[start of Stored records]

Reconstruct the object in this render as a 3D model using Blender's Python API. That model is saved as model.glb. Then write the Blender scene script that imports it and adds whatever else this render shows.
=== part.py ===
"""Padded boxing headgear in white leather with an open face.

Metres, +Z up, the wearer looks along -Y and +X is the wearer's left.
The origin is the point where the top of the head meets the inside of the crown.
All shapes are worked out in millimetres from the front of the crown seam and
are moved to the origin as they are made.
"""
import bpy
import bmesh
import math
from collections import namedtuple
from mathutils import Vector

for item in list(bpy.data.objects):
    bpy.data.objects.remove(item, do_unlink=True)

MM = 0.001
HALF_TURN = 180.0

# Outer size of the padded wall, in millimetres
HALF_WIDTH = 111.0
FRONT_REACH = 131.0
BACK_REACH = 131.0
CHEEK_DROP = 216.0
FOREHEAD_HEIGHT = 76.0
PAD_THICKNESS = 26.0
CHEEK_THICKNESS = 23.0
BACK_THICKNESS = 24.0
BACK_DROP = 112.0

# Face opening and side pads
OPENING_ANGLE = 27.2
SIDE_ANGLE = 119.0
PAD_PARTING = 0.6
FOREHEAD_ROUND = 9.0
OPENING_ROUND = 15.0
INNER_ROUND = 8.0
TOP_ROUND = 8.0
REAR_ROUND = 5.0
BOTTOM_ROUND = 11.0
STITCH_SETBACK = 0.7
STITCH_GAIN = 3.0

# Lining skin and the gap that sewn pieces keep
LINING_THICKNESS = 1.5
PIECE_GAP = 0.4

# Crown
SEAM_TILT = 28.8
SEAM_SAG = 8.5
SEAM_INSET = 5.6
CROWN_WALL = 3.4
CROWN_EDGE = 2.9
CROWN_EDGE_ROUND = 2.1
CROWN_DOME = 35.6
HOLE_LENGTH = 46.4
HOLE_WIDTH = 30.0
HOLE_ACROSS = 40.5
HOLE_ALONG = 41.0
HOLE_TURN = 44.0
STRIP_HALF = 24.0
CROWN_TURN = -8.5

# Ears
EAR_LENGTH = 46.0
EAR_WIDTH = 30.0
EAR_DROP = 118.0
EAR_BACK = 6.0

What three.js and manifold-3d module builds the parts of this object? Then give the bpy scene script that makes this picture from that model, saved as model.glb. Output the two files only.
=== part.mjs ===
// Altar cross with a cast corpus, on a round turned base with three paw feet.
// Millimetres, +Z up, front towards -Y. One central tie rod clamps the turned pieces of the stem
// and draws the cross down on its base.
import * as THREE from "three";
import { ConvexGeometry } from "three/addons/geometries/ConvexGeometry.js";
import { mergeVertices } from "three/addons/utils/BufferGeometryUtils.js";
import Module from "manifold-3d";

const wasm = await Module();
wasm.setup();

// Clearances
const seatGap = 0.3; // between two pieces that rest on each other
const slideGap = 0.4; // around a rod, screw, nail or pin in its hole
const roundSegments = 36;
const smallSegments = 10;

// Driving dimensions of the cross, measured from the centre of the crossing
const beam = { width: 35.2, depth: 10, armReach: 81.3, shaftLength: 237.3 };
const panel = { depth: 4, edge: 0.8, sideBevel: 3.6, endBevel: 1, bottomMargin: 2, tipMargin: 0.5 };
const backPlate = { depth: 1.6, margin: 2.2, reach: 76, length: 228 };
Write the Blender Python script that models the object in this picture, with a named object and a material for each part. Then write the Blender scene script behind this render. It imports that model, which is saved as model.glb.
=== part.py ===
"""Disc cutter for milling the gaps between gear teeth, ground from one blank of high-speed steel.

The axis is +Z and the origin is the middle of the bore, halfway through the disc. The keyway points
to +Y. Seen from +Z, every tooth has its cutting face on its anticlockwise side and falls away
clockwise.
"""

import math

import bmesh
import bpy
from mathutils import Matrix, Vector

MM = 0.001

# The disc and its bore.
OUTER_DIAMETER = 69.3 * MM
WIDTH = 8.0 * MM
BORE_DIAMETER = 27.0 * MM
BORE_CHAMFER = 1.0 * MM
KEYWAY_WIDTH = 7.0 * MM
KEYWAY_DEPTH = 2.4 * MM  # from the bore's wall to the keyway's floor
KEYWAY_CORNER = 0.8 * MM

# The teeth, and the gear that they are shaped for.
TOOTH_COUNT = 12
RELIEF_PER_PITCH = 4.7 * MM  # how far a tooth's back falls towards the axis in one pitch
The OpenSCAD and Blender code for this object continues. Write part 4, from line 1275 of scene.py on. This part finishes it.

[end of Stored records]

Return only the exact lines from the opening of the records through the line that contains "an open face.", both included.

> Correct output
Reconstruct the object in this render as a 3D model using Blender's Python API. That model is saved as model.glb. Then write the Blender scene script that imports it and adds whatever else this render shows.
=== part.py ===
"""Padded boxing headgear in white leather with an open face.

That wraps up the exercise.